I briefly wondered if perhaps the game had assumed some sentience, and the tortures it was accustomed to perform upon players might now be haunting me, torturing me.  

I wanted to play the game.  

I needed to play the game.

Fingers trembling, I clicked my mouse.  And I waited.

At 12:45 AM, the game was downloaded.  I braced myself for failure.  My laptop was humming.  It never makes noise.  A pop-up emerged with a solid black screen.  I waited there in that digital abyss for what felt like an eternity.

From the dark I heard a familiar knock, punctuated by a sickly violin.  Fear & Hunger was on my screen, ready to be played.  I couldn’t believe it.  I had to go to bed so I could get enough sleep for work.  I had a full shift tomorrow.  There wasn’t time to play.

I pressed “New Game” and began the game at 12:46 AM.  By 1:01 AM I was dead.

I plan to write more about Fear & Hunger, and a far more focused essay about the experience once I’ve played more than 10 minutes of the game.  For now this short essay is more about communicating the emotion and intellectual reaction of what has been 5 months of pent up excitement, frustration, consideration, and finally a sort of victory.  I believed, with no hyperbole in my voice, that I would never play this game due to technological limitations.  Fear & Hunger is, as of this writing, not available on any console system, and while I briefly considered purchasing a Steam Deck, I don’t have $500 to spend on a handheld device when I already have a Nintendo Switch.

Fear & Hunger is many things, the primary being an immersive-sim as well as a survival horror game.  Including visual elements and aesthetics from the work of Edgar Allan Poe, H.P. Lovecraft, the manga Berserk, the Silent Hill franchise and various other horror intellectual properties, the first game is set in late medieval Europe where the player is allowed to choose one of four characters to try and find the lost knight L'Garde who has entered the famous castle of Fear & Hunger and never reappeared.

For my quick playthrough I chose the “outlander” Ragnvaldr because I knew he had  good offensive stats.  That wasn’t going to be a good long-term strategy but I went into my run knowing I was going to die pretty quickly.  And sure enough I did.  I managed to fight two of the “Maneba” the floating jellyfish monsters, but as I walked past a hallway, almost leaping out of the dark at me was one of the Ogre guards, specifically the armored “Elite Guard” carrying a Morningstar in one hand, a blade in the other, and his penis  “throbbing” at me, “stinger” sorry (but let’s be real it’s a giant penis).  I managed to hit him twice before he brought the morningstar down on me and I collapsed.

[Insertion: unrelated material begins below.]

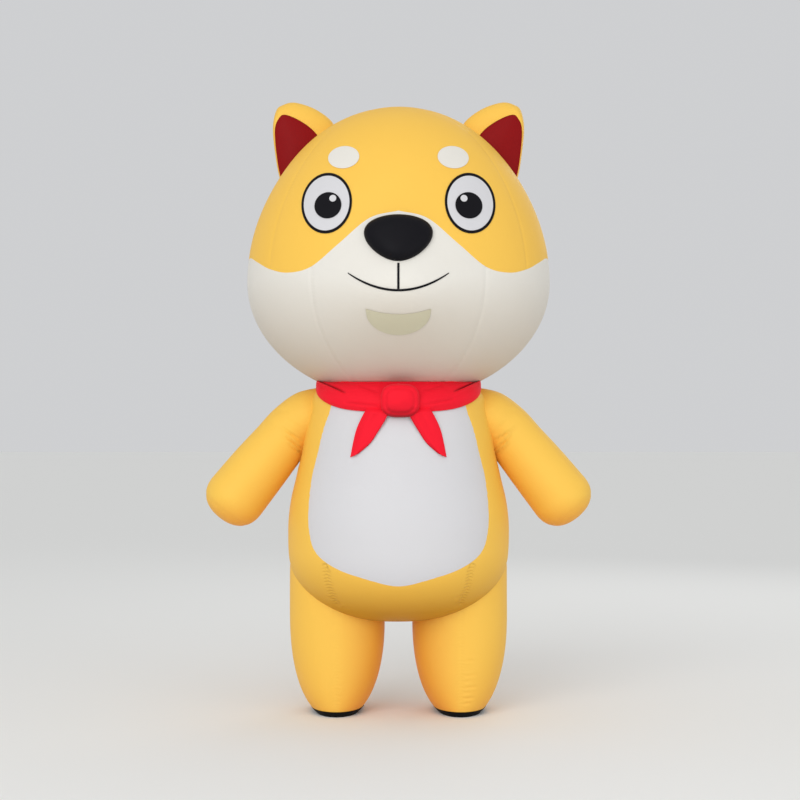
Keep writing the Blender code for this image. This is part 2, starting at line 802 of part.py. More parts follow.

The title Fear & Hunger greeted me, and the familiar knocking of failure rang true through my laptop’s speakers.

I laughed.  I almost cried.  I was extraordinarily happy to have failed so quickly at a game I had been dying to play for months.

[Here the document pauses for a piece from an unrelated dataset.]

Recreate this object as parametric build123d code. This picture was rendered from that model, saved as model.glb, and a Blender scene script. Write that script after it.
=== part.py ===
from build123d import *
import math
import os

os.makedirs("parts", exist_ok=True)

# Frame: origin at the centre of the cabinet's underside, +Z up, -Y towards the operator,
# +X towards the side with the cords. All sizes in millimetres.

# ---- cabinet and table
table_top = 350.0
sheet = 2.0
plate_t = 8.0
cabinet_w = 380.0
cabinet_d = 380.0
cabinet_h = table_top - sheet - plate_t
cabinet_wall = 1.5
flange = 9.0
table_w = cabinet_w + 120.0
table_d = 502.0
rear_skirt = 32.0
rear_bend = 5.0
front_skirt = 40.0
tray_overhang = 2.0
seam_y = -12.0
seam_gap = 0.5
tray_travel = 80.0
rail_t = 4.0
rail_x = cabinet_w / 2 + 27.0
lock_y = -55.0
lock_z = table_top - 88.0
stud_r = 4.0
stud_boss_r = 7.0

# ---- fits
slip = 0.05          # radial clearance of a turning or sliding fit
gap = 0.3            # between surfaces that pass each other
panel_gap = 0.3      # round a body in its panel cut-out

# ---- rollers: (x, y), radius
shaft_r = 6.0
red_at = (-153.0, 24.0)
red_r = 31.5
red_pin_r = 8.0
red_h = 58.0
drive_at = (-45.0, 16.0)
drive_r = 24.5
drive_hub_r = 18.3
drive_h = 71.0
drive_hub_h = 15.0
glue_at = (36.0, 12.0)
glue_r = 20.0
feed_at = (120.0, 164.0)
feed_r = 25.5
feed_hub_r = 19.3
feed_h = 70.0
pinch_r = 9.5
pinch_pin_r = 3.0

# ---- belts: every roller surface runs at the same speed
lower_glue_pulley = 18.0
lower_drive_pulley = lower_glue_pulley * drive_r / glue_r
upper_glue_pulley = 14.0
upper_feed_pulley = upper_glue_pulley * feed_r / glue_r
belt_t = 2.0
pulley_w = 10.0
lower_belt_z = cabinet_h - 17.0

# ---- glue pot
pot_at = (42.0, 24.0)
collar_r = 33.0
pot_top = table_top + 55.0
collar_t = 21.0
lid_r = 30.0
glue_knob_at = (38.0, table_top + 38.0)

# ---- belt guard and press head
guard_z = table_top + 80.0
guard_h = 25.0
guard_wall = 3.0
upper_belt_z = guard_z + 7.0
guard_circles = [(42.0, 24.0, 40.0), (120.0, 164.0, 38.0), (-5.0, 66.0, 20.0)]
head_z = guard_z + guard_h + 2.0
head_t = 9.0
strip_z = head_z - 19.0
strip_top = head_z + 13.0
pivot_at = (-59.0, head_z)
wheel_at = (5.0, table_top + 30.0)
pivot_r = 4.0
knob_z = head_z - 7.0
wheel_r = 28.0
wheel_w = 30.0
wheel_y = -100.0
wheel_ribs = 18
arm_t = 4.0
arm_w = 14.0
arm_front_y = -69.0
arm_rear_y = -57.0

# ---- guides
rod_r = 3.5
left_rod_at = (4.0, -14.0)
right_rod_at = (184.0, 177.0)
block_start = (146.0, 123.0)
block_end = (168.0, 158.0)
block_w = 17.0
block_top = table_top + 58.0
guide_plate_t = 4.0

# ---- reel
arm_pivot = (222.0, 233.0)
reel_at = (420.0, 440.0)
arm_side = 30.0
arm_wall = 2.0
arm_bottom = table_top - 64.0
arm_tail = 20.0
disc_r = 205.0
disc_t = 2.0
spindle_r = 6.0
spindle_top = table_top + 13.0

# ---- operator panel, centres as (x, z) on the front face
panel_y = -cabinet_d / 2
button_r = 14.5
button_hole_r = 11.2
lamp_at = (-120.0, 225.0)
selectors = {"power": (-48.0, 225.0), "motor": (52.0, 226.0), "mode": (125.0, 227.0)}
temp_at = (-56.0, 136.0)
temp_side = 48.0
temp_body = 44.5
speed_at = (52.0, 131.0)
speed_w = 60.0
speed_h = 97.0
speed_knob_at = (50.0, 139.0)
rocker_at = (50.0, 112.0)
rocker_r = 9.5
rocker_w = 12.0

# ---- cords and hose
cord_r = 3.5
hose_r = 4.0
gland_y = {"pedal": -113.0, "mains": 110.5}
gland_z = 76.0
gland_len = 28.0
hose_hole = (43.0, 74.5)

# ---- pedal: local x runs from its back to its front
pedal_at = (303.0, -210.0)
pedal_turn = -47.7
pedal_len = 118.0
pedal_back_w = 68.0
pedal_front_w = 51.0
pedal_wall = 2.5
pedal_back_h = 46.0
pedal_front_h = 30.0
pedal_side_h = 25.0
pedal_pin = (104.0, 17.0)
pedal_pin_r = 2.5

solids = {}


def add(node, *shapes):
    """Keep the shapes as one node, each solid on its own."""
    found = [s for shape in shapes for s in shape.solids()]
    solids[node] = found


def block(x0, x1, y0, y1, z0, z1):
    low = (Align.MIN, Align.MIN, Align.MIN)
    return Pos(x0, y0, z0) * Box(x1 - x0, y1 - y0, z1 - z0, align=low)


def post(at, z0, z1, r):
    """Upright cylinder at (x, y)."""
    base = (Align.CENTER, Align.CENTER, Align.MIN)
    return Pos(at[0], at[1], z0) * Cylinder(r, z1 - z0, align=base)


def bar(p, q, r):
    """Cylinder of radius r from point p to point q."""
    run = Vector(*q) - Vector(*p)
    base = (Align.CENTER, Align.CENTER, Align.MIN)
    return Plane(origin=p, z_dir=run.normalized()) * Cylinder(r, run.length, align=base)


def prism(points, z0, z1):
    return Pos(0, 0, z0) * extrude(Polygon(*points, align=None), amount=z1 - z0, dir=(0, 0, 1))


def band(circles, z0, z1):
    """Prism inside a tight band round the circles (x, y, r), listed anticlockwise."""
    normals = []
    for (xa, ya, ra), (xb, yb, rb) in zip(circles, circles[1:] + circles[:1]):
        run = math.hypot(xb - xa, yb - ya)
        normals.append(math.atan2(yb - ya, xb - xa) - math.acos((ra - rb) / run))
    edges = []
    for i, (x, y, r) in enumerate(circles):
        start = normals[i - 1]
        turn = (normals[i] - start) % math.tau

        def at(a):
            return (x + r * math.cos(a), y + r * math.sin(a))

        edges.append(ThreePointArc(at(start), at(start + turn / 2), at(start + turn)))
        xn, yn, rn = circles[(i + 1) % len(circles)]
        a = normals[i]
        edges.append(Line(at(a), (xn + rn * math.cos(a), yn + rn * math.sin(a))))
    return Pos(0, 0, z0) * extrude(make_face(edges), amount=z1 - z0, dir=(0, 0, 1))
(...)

Like I said, I plan on writing more about this game, if for no other reason that I’ve spent five months reading and watching everything I could find about the game.  Heck while writing this essay I discovered the site had FINALLY received its own Wikipedia page, and I even stumbled across an interview with the designer Miro Haverinen.  There’s more failure and exploration and analysis to come as I return to the dark dungeons of Fear & Hunger ready to fail again and again.

My nightmare is over, and now I get to play in the dark.